John Collier

Name John Collier
Born May 4 1884
Died May 8 1968
Birth Location Atlanta

John Collier (1884-1968), reformer and longtime director of the Bureau of Indian Affairs, was a government official who made various attempts to further fair treatment of Japanese Americans before and during their wartime confinement.

Background

Born in Atlanta, Georgia, John Collier attended college at Columbia University before moving on to the College de France in Paris, France. Following graduation, he specialized in social work, assisting new immigrants in New York. In 1909, he founded the People's Institute. There he attracted widespread attention for his successful campaign to persuade the New York City Board of Education to open afterschool centers for community activities. He also was cofounder of the National Board of Review, a cinema watchdog organization. After a brief stint as director of adult education for the State of California in 1919, Collier moved to the famous Taos art colony at the invitation of writer/salon hostess Mabel Dodge Luhan. There he studied American Indian culture and art, and became dedicated to reform of Native life. In 1922, Collier helped found the American Indian Defense Organization, an educational and lobbying group, and was named its executive secretary. As leader of the organization, he edited its magazine, American Indian Life , and lobbied for greater autonomy and civil rights for Indians.

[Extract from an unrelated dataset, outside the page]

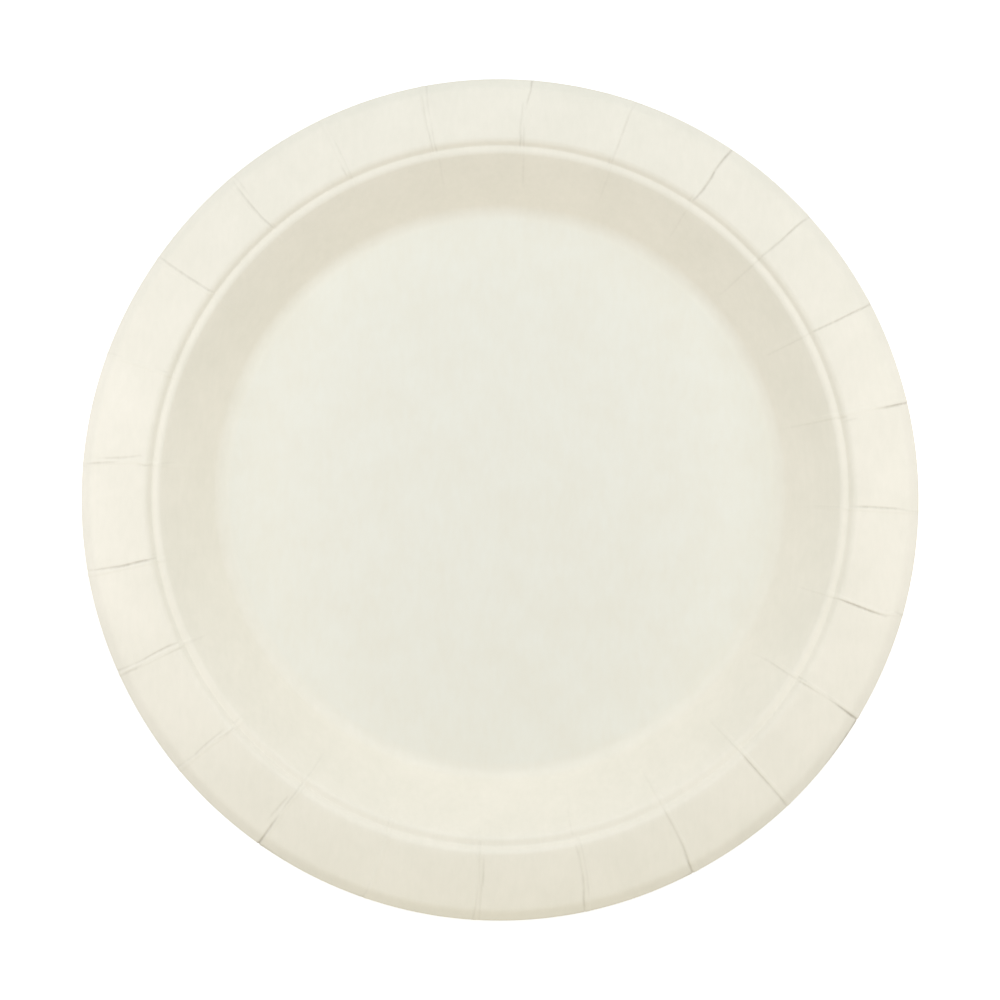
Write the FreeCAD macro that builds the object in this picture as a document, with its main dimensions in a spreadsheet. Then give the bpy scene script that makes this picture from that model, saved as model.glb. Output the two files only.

In 1933, Collier was selected by Harold L. Ickes , secretary of the interior in the new administration of President Franklin D. Roosevelt , to be United States Commissioner of Indian Affairs. Once established at the Bureau of Indian Affairs (BIA), Collier launched a series of reforms, dubbed the "Indian New Deal." The centerpiece of his program was the Indian Reorganization Act of 1934 (AKA the Wheeler-Howard Bill). The Act provided for greater self-government for Indian nations by encouraging the drafting of tribal constitutions and charters. It curtailed the system of allotments of tribal communal lands to individuals in order to combat the alienation of Indian-owned land, as well as authorizing a revolving credit system to finance communal land purchases for Indian tribes seeking to assign property to landless members. At the same time, the Act provided for improvements in health and education to Indian reservations. Although bitterly opposed by conservatives and by white agricultural and mining interests, the Act served as the basis for contemporary federal policy toward Native Americans. During his tenure, Collier also distinguished himself by his encouragement of native culture and crafts, and his stand against forced assimilation, most notably in limiting proselytizing activities of Christian missionaries on reservations.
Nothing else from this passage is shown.